TASK INPUTS:

--

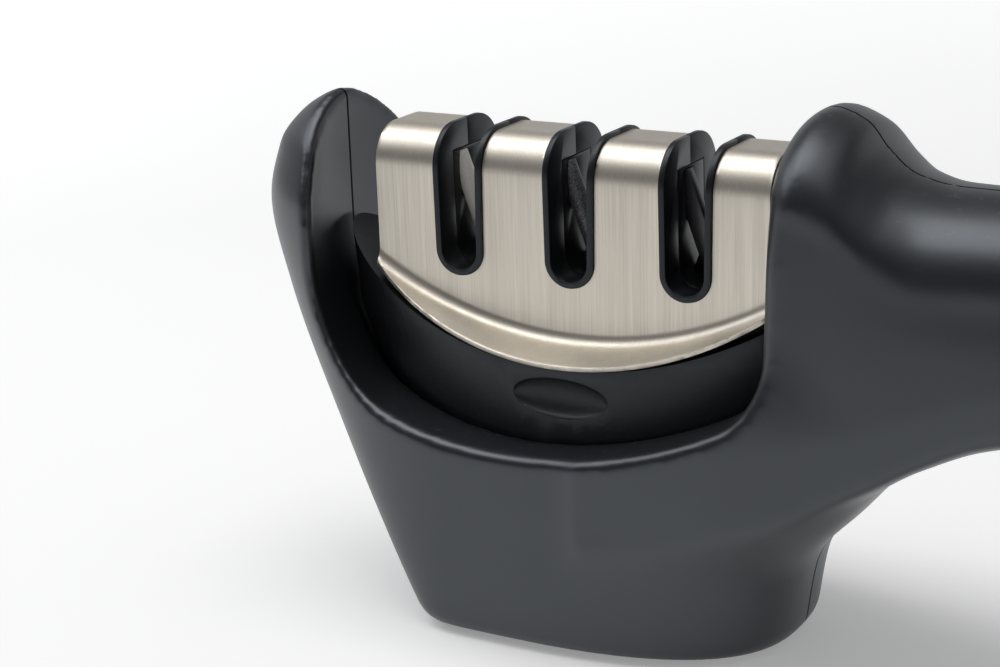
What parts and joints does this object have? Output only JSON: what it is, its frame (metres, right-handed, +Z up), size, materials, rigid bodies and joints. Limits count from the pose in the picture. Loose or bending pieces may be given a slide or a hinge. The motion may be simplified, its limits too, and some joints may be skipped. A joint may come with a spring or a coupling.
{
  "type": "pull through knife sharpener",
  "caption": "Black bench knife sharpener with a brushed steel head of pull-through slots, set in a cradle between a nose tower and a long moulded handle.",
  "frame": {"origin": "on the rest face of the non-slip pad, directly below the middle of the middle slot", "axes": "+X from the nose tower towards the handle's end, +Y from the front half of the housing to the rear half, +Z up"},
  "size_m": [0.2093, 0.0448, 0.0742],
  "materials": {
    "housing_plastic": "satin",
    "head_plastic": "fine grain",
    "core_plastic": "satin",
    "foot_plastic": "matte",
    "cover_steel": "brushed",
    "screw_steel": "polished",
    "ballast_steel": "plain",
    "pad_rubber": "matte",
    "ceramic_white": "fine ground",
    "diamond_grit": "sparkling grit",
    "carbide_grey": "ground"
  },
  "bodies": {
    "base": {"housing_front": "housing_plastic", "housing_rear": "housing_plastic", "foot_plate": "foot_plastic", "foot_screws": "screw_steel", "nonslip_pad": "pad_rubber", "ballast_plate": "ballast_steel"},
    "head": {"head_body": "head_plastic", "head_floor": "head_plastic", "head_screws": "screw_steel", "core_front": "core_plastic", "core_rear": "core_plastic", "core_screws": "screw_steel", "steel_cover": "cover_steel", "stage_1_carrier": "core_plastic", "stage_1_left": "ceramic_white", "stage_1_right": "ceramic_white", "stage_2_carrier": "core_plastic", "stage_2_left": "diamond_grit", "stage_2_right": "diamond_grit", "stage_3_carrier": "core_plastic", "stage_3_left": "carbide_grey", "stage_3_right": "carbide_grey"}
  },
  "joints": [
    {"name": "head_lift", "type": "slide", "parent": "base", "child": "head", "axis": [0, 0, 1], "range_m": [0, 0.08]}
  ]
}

--

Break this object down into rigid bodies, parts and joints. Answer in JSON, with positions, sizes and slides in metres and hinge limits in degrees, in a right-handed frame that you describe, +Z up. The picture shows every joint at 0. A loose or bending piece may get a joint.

--

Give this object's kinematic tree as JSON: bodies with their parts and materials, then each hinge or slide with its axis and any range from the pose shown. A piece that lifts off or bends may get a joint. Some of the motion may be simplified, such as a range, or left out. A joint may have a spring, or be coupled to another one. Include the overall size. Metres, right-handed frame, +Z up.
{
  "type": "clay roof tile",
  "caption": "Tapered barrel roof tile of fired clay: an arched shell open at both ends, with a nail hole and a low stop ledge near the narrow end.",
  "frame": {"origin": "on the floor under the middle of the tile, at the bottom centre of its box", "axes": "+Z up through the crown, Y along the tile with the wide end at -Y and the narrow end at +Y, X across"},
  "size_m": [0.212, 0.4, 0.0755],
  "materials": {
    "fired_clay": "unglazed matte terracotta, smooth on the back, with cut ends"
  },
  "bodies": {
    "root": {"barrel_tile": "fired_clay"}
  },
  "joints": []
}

--

SHORT TASK: Point out every line holding the string "from" and copy it.

RESULT FOR THIS EXERCISE:
What parts and joints does this object have? Output only JSON: what it is, its frame (metres, right-handed, +Z up), size, materials, rigid bodies and joints. Limits count from the pose in the picture. Loose or bending pieces may be given a slide or a hinge. The motion may be simplified, its limits too, and some joints may be skipped. A joint may come with a spring or a coupling.
  "frame": {"origin": "on the rest face of the non-slip pad, directly below the middle of the middle slot", "axes": "+X from the nose tower towards the handle's end, +Y from the front half of the housing to the rear half, +Z up"},
Give this object's kinematic tree as JSON: bodies with their parts and materials, then each hinge or slide with its axis and any range from the pose shown. A piece that lifts off or bends may get a joint. Some of the motion may be simplified, such as a range, or left out. A joint may have a spring, or be coupled to another one. Include the overall size. Metres, right-handed frame, +Z up.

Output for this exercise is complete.